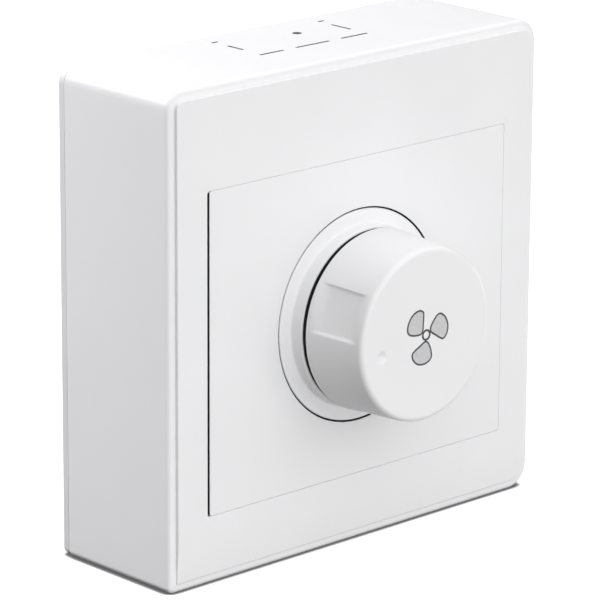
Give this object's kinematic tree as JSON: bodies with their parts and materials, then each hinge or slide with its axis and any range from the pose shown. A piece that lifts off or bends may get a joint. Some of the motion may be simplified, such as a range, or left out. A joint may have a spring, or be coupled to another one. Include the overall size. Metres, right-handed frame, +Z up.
{
  "type": "fan speed controller",
  "caption": "Square surface-mounted white speed controller for a ventilation fan, with a centre panel and a rotary knob marked with a fan.",
  "frame": {"origin": "centre of the rear plate's outer face, the one that lies against the wall", "axes": "+Z up, +Y into the wall, +X to the right seen from the front; the front faces -Y"},
  "size_m": [0.086, 0.0444, 0.086],
  "materials": {
    "case_white": "satin moulded white",
    "panel_white": "satin moulded white",
    "ring_white": "satin moulded white",
    "knob_white": "satin moulded white",
    "rear_white": "fine matt moulded white",
    "cover_cream": "matt cream moulding",
    "terminal_black": "matt black moulding",
    "component_black": "moulded epoxy",
    "board_green": "lacquered board",
    "wafer_brown": "phenolic paper",
    "film_yellow": "moulded film capacitor",
    "ceramic_blue": "dipped lacquer",
    "resistor_beige": "lacquered resistor",
    "ferrite_dark": "sintered ferrite",
    "pad_grey": "silicone pad",
    "fuse_glass": "clear glass",
    "zinc_steel": "bright zinc plate",
    "yoke_aluminium": "brushed sheet",
    "shaft_aluminium": "turned",
    "brass": "bright brass",
    "copper_wire": "enamelled copper"
  },
  "bodies": {
    "case": {"housing": "case_white", "rear_plate": "rear_white", "centre_panel": "panel_white", "trim_ring": "ring_white", "pot_bushing": "brass", "pot_cover": "zinc_steel", "pot_wafer": "wafer_brown", "pot_tag_1": "zinc_steel", "pot_tag_2": "zinc_steel", "pot_tag_3": "zinc_steel", "pot_washer": "zinc_steel", "pot_nut": "brass", "yoke": "yoke_aluminium", "plate_screw_left": "zinc_steel", "plate_screw_right": "zinc_steel", "circuit_board": "board_green", "module_cover": "cover_cream", "triac": "component_black", "triac_pad": "pad_grey", "triac_screw": "zinc_steel", "triac_nut": "zinc_steel", "film_capacitor": "film_yellow", "timing_capacitor": "ceramic_blue", "resistor_1": "resistor_beige", "resistor_2": "resistor_beige", "diac": "ceramic_blue", "choke_core": "ferrite_dark", "choke_winding": "copper_wire", "fuse_tube": "fuse_glass", "fuse_cap_1": "zinc_steel", "fuse_cap_2": "zinc_steel", "fuse_clip_1": "brass", "fuse_clip_2": "brass", "terminal_block": "terminal_black", "spacer_1": "brass", "module_screw_1": "zinc_steel", "spacer_2": "brass", "module_screw_2": "zinc_steel", "spacer_3": "brass", "module_screw_3": "zinc_steel", "spacer_4": "brass", "module_screw_4": "zinc_steel", "terminal_clamp_1": "brass", "terminal_screw_1": "zinc_steel", "terminal_clamp_2": "brass", "terminal_screw_2": "zinc_steel", "terminal_clamp_3": "brass", "terminal_screw_3": "zinc_steel"},
    "dial": {"knob": "knob_white", "knob_clip": "zinc_steel", "pot_shaft": "shaft_aluminium", "pot_rotor": "component_black", "pot_wiper": "brass"}
  },
  "joints": [
    {"name": "knob_turn", "type": "hinge", "parent": "case", "child": "dial", "pos_m": [0, -0.03, -0.0025], "axis": [0, 1, 0], "range_deg": [-32, 238]}
  ]
}
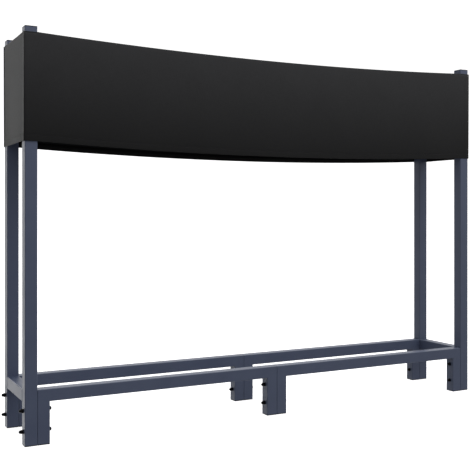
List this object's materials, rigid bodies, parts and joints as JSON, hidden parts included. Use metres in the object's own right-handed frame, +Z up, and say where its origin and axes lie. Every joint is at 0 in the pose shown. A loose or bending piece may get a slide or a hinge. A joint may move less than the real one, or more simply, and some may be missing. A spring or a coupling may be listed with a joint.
{
  "type": "firewood log rack",
  "caption": "Open steel log rack on doubled legs, with tall corner posts, low rails for the logs and a fabric rain cover that lifts off.",
  "frame": {"origin": "on the floor under the middle of the rack", "axes": "+X along the rack to the right end, +Y from front to back, +Z up"},
  "size_m": [2.1038, 0.342, 1.497],
  "materials": {
    "frame_paint": "fine-textured anthracite powder coat, satin",
    "foot_plastic": "black moulded polyethylene",
    "black_screws": "black zinc plated steel, satin",
    "cover_fabric": "black coated polyester canvas, plain weave, matt"
  },
  "bodies": {
    "frame": {"front_left_post": "frame_paint", "front_left_post_foot": "foot_plastic", "rear_left_post": "frame_paint", "rear_left_post_foot": "foot_plastic", "left_lower_crossbar": "frame_paint", "left_upper_crossbar": "frame_paint", "front_right_post": "frame_paint", "front_right_post_foot": "foot_plastic", "rear_right_post": "frame_paint", "rear_right_post_foot": "foot_plastic", "right_lower_crossbar": "frame_paint", "right_upper_crossbar": "frame_paint", "front_left_rail": "frame_paint", "front_left_outer_leg": "frame_paint", "front_left_outer_leg_foot": "foot_plastic", "front_left_inner_leg": "frame_paint", "front_left_inner_leg_foot": "foot_plastic", "front_right_rail": "frame_paint", "front_right_outer_leg": "frame_paint", "front_right_outer_leg_foot": "foot_plastic", "front_right_inner_leg": "frame_paint", "front_right_inner_leg_foot": "foot_plastic", "front_left_lower_screw": "black_screws", "front_left_lower_cap_nut": "black_screws", "front_left_upper_screw": "black_screws", "front_left_upper_cap_nut": "black_screws", "front_middle_lower_screw": "black_screws", "front_middle_lower_cap_nut": "black_screws", "front_middle_upper_screw": "black_screws", "front_middle_upper_cap_nut": "black_screws", "front_right_lower_screw": "black_screws", "front_right_lower_cap_nut": "black_screws", "front_right_upper_screw": "black_screws", "front_right_upper_cap_nut": "black_screws", "rear_left_rail": "frame_paint", "rear_left_outer_leg": "frame_paint", "rear_left_outer_leg_foot": "foot_plastic", "rear_left_inner_leg": "frame_paint", "rear_left_inner_leg_foot": "foot_plastic", "rear_right_rail": "frame_paint", "rear_right_outer_leg": "frame_paint", "rear_right_outer_leg_foot": "foot_plastic", "rear_right_inner_leg": "frame_paint", "rear_right_inner_leg_foot": "foot_plastic", "rear_left_lower_screw": "black_screws", "rear_left_lower_cap_nut": "black_screws", "rear_left_upper_screw": "black_screws", "rear_left_upper_cap_nut": "black_screws", "rear_middle_lower_screw": "black_screws", "rear_middle_lower_cap_nut": "black_screws", "rear_middle_upper_screw": "black_screws", "rear_middle_upper_cap_nut": "black_screws", "rear_right_lower_screw": "black_screws", "rear_right_lower_cap_nut": "black_screws", "rear_right_upper_screw": "black_screws", "rear_right_upper_cap_nut": "black_screws"},
    "cover": {"cover_main_panel": "cover_fabric", "cover_left_end": "cover_fabric", "cover_right_end": "cover_fabric"}
  },
  "joints": [
    {"name": "cover_lift", "type": "slide", "parent": "frame", "child": "cover", "axis": [0, 0, 1], "range_m": [0, 0.45]}
  ]
}
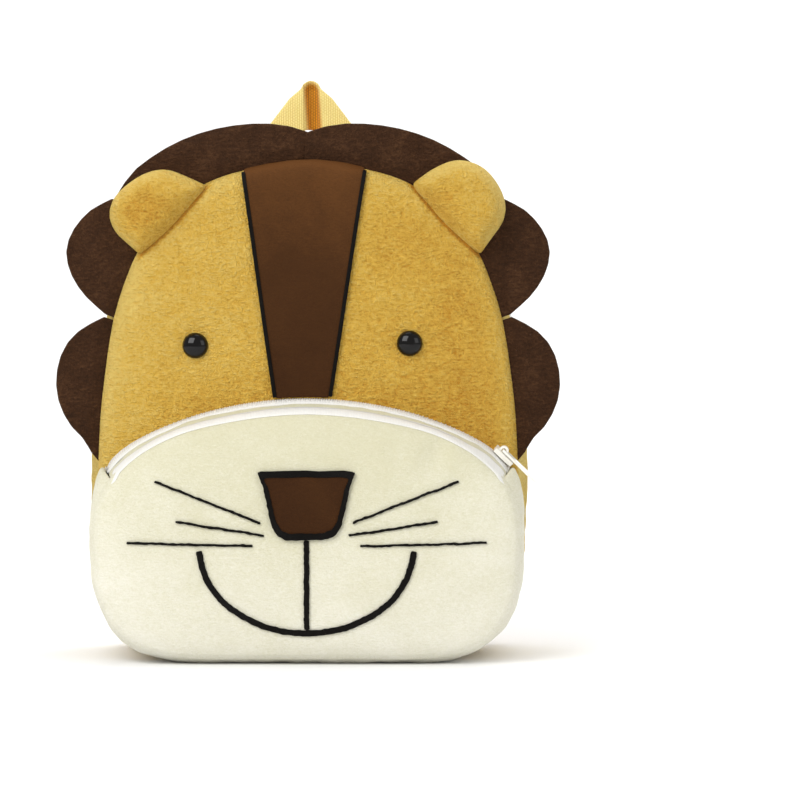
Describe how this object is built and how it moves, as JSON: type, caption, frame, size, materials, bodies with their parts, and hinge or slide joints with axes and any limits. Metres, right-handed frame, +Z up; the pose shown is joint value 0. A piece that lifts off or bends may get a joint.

● ● ● ● ● ● ●

EXERCISE: Each entry above is to be printed again exactly.

TASK RESPONSE:
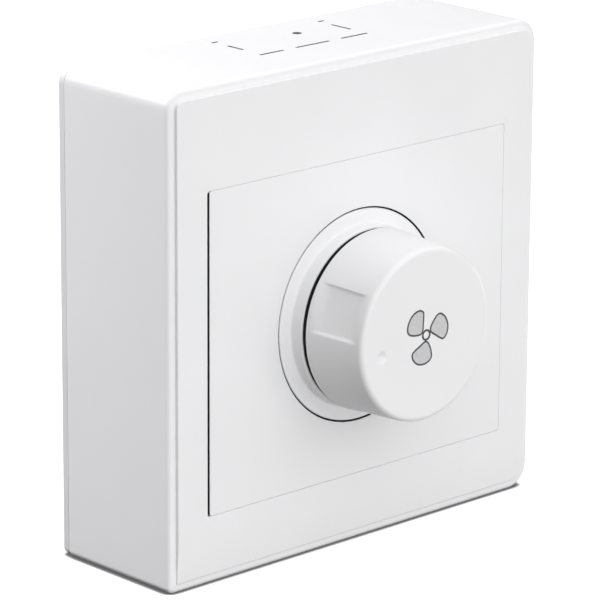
Give this object's kinematic tree as JSON: bodies with their parts and materials, then each hinge or slide with its axis and any range from the pose shown. A piece that lifts off or bends may get a joint. Some of the motion may be simplified, such as a range, or left out. A joint may have a spring, or be coupled to another one. Include the overall size. Metres, right-handed frame, +Z up.
{
  "type": "fan speed controller",
  "caption": "Square surface-mounted white speed controller for a ventilation fan, with a centre panel and a rotary knob marked with a fan.",
  "frame": {"origin": "centre of the rear plate's outer face, the one that lies against the wall", "axes": "+Z up, +Y into the wall, +X to the right seen from the front; the front faces -Y"},
  "size_m": [0.086, 0.0444, 0.086],
  "materials": {
    "case_white": "satin moulded white",
    "panel_white": "satin moulded white",
    "ring_white": "satin moulded white",
    "knob_white": "satin moulded white",
    "rear_white": "fine matt moulded white",
    "cover_cream": "matt cream moulding",
    "terminal_black": "matt black moulding",
    "component_black": "moulded epoxy",
    "board_green": "lacquered board",
    "wafer_brown": "phenolic paper",
    "film_yellow": "moulded film capacitor",
    "ceramic_blue": "dipped lacquer",
    "resistor_beige": "lacquered resistor",
    "ferrite_dark": "sintered ferrite",
    "pad_grey": "silicone pad",
    "fuse_glass": "clear glass",
    "zinc_steel": "bright zinc plate",
    "yoke_aluminium": "brushed sheet",
    "shaft_aluminium": "turned",
    "brass": "bright brass",
    "copper_wire": "enamelled copper"
  },
  "bodies": {
    "case": {"housing": "case_white", "rear_plate": "rear_white", "centre_panel": "panel_white", "trim_ring": "ring_white", "pot_bushing": "brass", "pot_cover": "zinc_steel", "pot_wafer": "wafer_brown", "pot_tag_1": "zinc_steel", "pot_tag_2": "zinc_steel", "pot_tag_3": "zinc_steel", "pot_washer": "zinc_steel", "pot_nut": "brass", "yoke": "yoke_aluminium", "plate_screw_left": "zinc_steel", "plate_screw_right": "zinc_steel", "circuit_board": "board_green", "module_cover": "cover_cream", "triac": "component_black", "triac_pad": "pad_grey", "triac_screw": "zinc_steel", "triac_nut": "zinc_steel", "film_capacitor": "film_yellow", "timing_capacitor": "ceramic_blue", "resistor_1": "resistor_beige", "resistor_2": "resistor_beige", "diac": "ceramic_blue", "choke_core": "ferrite_dark", "choke_winding": "copper_wire", "fuse_tube": "fuse_glass", "fuse_cap_1": "zinc_steel", "fuse_cap_2": "zinc_steel", "fuse_clip_1": "brass", "fuse_clip_2": "brass", "terminal_block": "terminal_black", "spacer_1": "brass", "module_screw_1": "zinc_steel", "spacer_2": "brass", "module_screw_2": "zinc_steel", "spacer_3": "brass", "module_screw_3": "zinc_steel", "spacer_4": "brass", "module_screw_4": "zinc_steel", "terminal_clamp_1": "brass", "terminal_screw_1": "zinc_steel", "terminal_clamp_2": "brass", "terminal_screw_2": "zinc_steel", "terminal_clamp_3": "brass", "terminal_screw_3": "zinc_steel"},
    "dial": {"knob": "knob_white", "knob_clip": "zinc_steel", "pot_shaft": "shaft_aluminium", "pot_rotor": "component_black", "pot_wiper": "brass"}
  },
  "joints": [
    {"name": "knob_turn", "type": "hinge", "parent": "case", "child": "dial", "pos_m": [0, -0.03, -0.0025], "axis": [0, 1, 0], "range_deg": [-32, 238]}
  ]
}
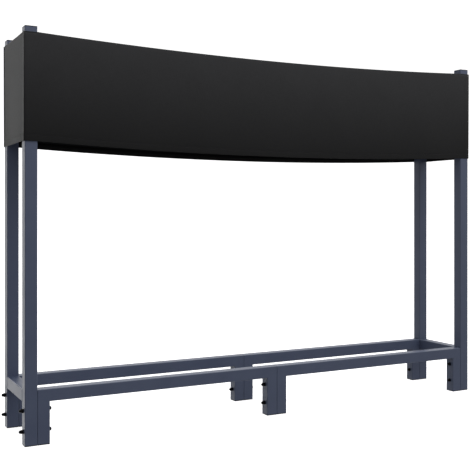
List this object's materials, rigid bodies, parts and joints as JSON, hidden parts included. Use metres in the object's own right-handed frame, +Z up, and say where its origin and axes lie. Every joint is at 0 in the pose shown. A loose or bending piece may get a slide or a hinge. A joint may move less than the real one, or more simply, and some may be missing. A spring or a coupling may be listed with a joint.
{
  "type": "firewood log rack",
  "caption": "Open steel log rack on doubled legs, with tall corner posts, low rails for the logs and a fabric rain cover that lifts off.",
  "frame": {"origin": "on the floor under the middle of the rack", "axes": "+X along the rack to the right end, +Y from front to back, +Z up"},
  "size_m": [2.1038, 0.342, 1.497],
  "materials": {
    "frame_paint": "fine-textured anthracite powder coat, satin",
    "foot_plastic": "black moulded polyethylene",
    "black_screws": "black zinc plated steel, satin",
    "cover_fabric": "black coated polyester canvas, plain weave, matt"
  },
  "bodies": {
    "frame": {"front_left_post": "frame_paint", "front_left_post_foot": "foot_plastic", "rear_left_post": "frame_paint", "rear_left_post_foot": "foot_plastic", "left_lower_crossbar": "frame_paint", "left_upper_crossbar": "frame_paint", "front_right_post": "frame_paint", "front_right_post_foot": "foot_plastic", "rear_right_post": "frame_paint", "rear_right_post_foot": "foot_plastic", "right_lower_crossbar": "frame_paint", "right_upper_crossbar": "frame_paint", "front_left_rail": "frame_paint", "front_left_outer_leg": "frame_paint", "front_left_outer_leg_foot": "foot_plastic", "front_left_inner_leg": "frame_paint", "front_left_inner_leg_foot": "foot_plastic", "front_right_rail": "frame_paint", "front_right_outer_leg": "frame_paint", "front_right_outer_leg_foot": "foot_plastic", "front_right_inner_leg": "frame_paint", "front_right_inner_leg_foot": "foot_plastic", "front_left_lower_screw": "black_screws", "front_left_lower_cap_nut": "black_screws", "front_left_upper_screw": "black_screws", "front_left_upper_cap_nut": "black_screws", "front_middle_lower_screw": "black_screws", "front_middle_lower_cap_nut": "black_screws", "front_middle_upper_screw": "black_screws", "front_middle_upper_cap_nut": "black_screws", "front_right_lower_screw": "black_screws", "front_right_lower_cap_nut": "black_screws", "front_right_upper_screw": "black_screws", "front_right_upper_cap_nut": "black_screws", "rear_left_rail": "frame_paint", "rear_left_outer_leg": "frame_paint", "rear_left_outer_leg_foot": "foot_plastic", "rear_left_inner_leg": "frame_paint", "rear_left_inner_leg_foot": "foot_plastic", "rear_right_rail": "frame_paint", "rear_right_outer_leg": "frame_paint", "rear_right_outer_leg_foot": "foot_plastic", "rear_right_inner_leg": "frame_paint", "rear_right_inner_leg_foot": "foot_plastic", "rear_left_lower_screw": "black_screws", "rear_left_lower_cap_nut": "black_screws", "rear_left_upper_screw": "black_screws", "rear_left_upper_cap_nut": "black_screws", "rear_middle_lower_screw": "black_screws", "rear_middle_lower_cap_nut": "black_screws", "rear_middle_upper_screw": "black_screws", "rear_middle_upper_cap_nut": "black_screws", "rear_right_lower_screw": "black_screws", "rear_right_lower_cap_nut": "black_screws", "rear_right_upper_screw": "black_screws", "rear_right_upper_cap_nut": "black_screws"},
    "cover": {"cover_main_panel": "cover_fabric", "cover_left_end": "cover_fabric", "cover_right_end": "cover_fabric"}
  },
  "joints": [
    {"name": "cover_lift", "type": "slide", "parent": "frame", "child": "cover", "axis": [0, 0, 1], "range_m": [0, 0.45]}
  ]
}
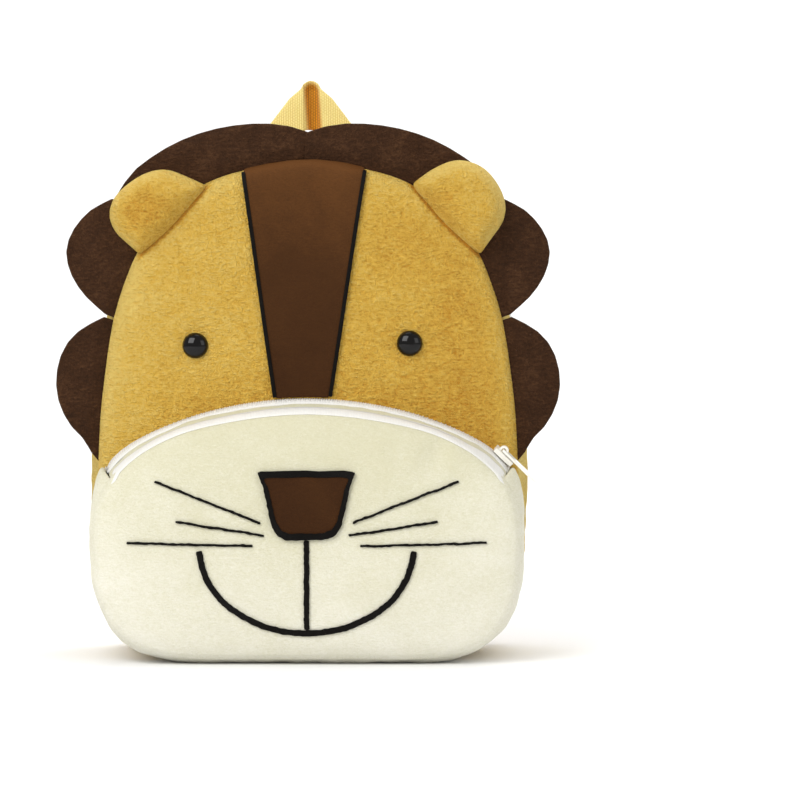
Describe how this object is built and how it moves, as JSON: type, caption, frame, size, materials, bodies with their parts, and hinge or slide joints with axes and any limits. Metres, right-handed frame, +Z up; the pose shown is joint value 0. A piece that lifts off or bends may get a joint.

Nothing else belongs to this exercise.